* BEGIN *

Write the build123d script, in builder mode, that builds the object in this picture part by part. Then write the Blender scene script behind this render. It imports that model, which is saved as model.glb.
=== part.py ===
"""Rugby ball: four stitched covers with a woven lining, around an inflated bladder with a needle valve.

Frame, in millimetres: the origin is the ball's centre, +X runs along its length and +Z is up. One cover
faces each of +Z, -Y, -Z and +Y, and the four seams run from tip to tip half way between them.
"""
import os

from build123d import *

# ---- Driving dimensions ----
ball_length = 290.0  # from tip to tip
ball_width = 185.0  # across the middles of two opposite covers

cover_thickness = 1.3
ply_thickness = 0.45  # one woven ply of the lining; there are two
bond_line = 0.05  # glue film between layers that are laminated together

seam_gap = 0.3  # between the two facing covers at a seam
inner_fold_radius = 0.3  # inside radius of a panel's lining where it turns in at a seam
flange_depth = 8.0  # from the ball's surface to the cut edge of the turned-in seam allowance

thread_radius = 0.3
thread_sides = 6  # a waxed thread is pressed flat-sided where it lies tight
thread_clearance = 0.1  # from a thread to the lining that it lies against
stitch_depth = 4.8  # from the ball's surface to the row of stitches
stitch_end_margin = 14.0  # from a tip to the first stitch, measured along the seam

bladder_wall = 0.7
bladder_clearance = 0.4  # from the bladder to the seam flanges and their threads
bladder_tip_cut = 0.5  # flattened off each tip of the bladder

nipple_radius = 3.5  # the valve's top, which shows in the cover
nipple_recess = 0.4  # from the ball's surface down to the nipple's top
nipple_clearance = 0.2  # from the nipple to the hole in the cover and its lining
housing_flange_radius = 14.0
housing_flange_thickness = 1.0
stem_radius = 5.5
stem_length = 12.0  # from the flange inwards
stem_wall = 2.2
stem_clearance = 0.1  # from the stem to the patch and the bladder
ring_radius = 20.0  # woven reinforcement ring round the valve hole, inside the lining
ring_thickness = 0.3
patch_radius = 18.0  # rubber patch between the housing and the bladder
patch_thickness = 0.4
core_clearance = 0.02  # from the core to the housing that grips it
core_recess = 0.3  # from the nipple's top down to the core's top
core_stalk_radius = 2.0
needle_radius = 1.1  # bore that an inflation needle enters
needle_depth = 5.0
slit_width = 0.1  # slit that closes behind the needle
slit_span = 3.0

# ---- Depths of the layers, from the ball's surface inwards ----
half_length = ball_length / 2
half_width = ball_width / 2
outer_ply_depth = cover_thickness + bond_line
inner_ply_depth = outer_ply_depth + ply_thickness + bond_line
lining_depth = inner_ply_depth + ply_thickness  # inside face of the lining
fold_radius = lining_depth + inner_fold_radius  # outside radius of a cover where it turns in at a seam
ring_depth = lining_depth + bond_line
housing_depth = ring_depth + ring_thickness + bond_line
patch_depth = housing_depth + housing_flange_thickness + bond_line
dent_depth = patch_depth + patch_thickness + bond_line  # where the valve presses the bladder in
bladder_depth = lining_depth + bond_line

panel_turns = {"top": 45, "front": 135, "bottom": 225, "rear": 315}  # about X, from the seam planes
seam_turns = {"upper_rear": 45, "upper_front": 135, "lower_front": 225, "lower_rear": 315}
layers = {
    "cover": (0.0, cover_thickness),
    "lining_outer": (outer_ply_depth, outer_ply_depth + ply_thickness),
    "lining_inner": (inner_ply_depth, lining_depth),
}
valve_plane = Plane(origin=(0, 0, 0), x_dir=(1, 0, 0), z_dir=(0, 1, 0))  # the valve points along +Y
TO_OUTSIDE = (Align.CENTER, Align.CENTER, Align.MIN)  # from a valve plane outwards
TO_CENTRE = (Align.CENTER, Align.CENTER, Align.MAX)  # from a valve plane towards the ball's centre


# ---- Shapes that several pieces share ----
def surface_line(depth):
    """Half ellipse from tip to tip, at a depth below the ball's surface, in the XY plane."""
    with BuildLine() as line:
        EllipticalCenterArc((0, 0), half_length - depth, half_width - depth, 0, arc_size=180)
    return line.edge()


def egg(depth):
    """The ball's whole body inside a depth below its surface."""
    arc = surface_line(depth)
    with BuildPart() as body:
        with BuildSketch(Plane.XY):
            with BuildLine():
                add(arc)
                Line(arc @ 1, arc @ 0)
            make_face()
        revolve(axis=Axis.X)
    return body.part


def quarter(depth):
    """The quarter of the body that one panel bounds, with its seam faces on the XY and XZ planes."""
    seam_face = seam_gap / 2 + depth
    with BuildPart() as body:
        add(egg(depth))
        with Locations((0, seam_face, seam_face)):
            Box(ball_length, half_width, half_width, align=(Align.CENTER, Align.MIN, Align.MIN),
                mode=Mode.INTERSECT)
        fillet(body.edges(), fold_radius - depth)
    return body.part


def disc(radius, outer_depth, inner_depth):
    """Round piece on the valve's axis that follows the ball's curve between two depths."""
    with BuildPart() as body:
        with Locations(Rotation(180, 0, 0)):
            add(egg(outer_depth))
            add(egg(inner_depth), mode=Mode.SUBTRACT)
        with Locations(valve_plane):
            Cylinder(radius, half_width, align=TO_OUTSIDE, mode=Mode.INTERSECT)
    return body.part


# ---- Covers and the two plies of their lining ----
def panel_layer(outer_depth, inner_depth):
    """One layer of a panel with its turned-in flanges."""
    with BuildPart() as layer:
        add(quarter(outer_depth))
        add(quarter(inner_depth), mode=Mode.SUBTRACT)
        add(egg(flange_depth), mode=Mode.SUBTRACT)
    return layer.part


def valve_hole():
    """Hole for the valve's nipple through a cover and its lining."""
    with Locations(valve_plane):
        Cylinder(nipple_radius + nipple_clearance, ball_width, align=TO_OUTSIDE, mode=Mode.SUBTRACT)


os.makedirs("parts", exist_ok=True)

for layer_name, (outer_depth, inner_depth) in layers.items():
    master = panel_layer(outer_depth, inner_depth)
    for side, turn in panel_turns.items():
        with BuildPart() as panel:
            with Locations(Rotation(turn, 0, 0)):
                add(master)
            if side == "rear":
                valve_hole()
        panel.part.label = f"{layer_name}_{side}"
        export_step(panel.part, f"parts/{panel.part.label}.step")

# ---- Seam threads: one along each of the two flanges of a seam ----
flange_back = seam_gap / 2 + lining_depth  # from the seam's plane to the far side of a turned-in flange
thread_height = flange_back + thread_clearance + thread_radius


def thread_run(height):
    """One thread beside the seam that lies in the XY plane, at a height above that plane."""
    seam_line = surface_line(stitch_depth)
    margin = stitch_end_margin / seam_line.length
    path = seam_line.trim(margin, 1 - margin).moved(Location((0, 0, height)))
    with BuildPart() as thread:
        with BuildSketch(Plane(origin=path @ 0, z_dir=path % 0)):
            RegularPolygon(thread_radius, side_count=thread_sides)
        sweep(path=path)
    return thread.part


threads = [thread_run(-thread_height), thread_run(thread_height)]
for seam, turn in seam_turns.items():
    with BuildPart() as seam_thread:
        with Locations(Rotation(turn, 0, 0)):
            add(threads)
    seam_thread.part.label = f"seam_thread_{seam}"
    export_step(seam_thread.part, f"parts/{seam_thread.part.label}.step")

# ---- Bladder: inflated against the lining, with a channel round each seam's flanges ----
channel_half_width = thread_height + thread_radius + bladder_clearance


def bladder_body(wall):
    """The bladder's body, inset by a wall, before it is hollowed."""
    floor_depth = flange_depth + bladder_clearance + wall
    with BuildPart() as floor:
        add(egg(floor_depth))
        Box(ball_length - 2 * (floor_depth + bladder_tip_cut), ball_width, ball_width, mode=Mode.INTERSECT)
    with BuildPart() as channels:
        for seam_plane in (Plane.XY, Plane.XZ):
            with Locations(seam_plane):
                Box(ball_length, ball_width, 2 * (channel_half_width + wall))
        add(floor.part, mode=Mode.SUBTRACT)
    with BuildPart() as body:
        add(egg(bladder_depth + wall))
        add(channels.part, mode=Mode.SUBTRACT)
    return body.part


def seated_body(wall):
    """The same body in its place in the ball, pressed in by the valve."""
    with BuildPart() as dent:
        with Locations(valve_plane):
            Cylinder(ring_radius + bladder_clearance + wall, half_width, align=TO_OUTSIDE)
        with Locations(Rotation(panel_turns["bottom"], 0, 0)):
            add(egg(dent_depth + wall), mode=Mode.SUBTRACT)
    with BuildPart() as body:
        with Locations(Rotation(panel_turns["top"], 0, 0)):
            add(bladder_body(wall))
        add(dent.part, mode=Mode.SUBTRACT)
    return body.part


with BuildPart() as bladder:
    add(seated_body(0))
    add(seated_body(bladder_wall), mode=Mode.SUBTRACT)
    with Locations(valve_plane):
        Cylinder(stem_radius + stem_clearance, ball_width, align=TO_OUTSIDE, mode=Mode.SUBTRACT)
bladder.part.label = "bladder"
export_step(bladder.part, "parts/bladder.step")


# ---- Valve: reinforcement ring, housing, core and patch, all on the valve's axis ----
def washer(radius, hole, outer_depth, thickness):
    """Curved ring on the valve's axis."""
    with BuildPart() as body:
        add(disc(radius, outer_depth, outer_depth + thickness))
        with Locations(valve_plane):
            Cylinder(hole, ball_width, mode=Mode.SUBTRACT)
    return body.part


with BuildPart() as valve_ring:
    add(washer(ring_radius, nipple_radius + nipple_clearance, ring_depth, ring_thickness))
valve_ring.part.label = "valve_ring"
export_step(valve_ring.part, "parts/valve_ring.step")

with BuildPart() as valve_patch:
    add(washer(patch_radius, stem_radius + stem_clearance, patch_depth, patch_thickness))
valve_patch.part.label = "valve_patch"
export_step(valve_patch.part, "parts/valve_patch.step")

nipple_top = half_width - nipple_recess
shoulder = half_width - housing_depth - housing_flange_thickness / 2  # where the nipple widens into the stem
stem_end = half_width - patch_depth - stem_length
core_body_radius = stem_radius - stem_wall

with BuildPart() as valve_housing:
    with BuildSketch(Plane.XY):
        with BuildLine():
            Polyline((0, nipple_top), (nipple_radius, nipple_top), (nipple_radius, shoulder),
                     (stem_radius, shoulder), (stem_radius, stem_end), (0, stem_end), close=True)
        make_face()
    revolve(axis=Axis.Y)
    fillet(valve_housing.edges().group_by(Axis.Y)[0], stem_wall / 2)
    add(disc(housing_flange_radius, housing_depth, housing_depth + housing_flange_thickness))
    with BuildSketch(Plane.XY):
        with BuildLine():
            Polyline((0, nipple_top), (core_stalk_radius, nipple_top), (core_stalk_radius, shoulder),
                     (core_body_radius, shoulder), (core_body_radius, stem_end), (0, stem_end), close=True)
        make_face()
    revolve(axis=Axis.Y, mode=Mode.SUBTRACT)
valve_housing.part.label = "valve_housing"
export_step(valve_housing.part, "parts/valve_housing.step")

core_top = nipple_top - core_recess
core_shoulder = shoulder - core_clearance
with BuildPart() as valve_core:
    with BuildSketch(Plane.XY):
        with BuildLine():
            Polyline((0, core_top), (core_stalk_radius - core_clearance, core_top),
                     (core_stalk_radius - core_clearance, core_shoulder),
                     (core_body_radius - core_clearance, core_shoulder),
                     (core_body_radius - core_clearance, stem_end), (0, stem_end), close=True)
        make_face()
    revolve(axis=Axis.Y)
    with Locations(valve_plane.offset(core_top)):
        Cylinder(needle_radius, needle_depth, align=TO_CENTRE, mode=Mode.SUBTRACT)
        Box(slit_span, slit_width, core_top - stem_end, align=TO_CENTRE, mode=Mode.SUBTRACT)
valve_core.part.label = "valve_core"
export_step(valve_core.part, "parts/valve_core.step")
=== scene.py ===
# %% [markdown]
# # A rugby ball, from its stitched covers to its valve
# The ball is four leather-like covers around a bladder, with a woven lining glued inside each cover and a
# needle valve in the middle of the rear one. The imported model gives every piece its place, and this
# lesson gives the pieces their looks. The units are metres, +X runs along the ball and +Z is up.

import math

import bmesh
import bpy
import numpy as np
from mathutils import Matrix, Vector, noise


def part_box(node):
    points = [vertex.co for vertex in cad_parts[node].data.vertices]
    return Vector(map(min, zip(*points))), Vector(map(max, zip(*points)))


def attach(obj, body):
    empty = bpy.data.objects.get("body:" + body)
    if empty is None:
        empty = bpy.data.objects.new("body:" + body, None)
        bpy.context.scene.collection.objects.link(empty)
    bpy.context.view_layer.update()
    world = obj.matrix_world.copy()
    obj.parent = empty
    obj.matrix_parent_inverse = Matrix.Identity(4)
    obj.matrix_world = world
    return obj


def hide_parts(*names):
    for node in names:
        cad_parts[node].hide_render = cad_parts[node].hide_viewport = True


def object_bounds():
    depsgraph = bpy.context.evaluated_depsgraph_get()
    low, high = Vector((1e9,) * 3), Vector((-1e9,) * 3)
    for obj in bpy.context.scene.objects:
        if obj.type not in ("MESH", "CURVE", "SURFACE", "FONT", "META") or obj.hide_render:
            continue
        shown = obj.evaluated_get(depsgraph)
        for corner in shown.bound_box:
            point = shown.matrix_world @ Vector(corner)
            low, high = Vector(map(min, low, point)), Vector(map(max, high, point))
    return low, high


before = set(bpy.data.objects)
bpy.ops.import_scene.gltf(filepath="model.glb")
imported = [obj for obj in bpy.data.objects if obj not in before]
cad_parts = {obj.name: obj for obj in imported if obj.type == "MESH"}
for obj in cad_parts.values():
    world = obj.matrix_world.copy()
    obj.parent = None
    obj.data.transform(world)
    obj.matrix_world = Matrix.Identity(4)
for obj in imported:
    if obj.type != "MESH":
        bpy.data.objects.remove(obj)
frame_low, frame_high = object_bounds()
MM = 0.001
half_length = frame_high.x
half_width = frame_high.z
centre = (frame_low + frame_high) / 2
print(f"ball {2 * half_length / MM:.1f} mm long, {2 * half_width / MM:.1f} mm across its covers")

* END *

▶ _WHAT THIS TASK INVOLVES_:
Retype exactly, and only, the lines from the one containing "core_top = nipple_top - core_recess" through the one containing "from mathutils import Matrix, Vector, noise", both included.

▶ _REPLY_:
core_top = nipple_top - core_recess
core_shoulder = shoulder - core_clearance
with BuildPart() as valve_core:
    with BuildSketch(Plane.XY):
        with BuildLine():
            Polyline((0, core_top), (core_stalk_radius - core_clearance, core_top),
                     (core_stalk_radius - core_clearance, core_shoulder),
                     (core_body_radius - core_clearance, core_shoulder),
                     (core_body_radius - core_clearance, stem_end), (0, stem_end), close=True)
        make_face()
    revolve(axis=Axis.Y)
    with Locations(valve_plane.offset(core_top)):
        Cylinder(needle_radius, needle_depth, align=TO_CENTRE, mode=Mode.SUBTRACT)
        Box(slit_span, slit_width, core_top - stem_end, align=TO_CENTRE, mode=Mode.SUBTRACT)
valve_core.part.label = "valve_core"
export_step(valve_core.part, "parts/valve_core.step")
=== scene.py ===
# %% [markdown]
# # A rugby ball, from its stitched covers to its valve
# The ball is four leather-like covers around a bladder, with a woven lining glued inside each cover and a
# needle valve in the middle of the rear one. The imported model gives every piece its place, and this
# lesson gives the pieces their looks. The units are metres, +X runs along the ball and +Z is up.

import math

import bmesh
import bpy
import numpy as np
from mathutils import Matrix, Vector, noise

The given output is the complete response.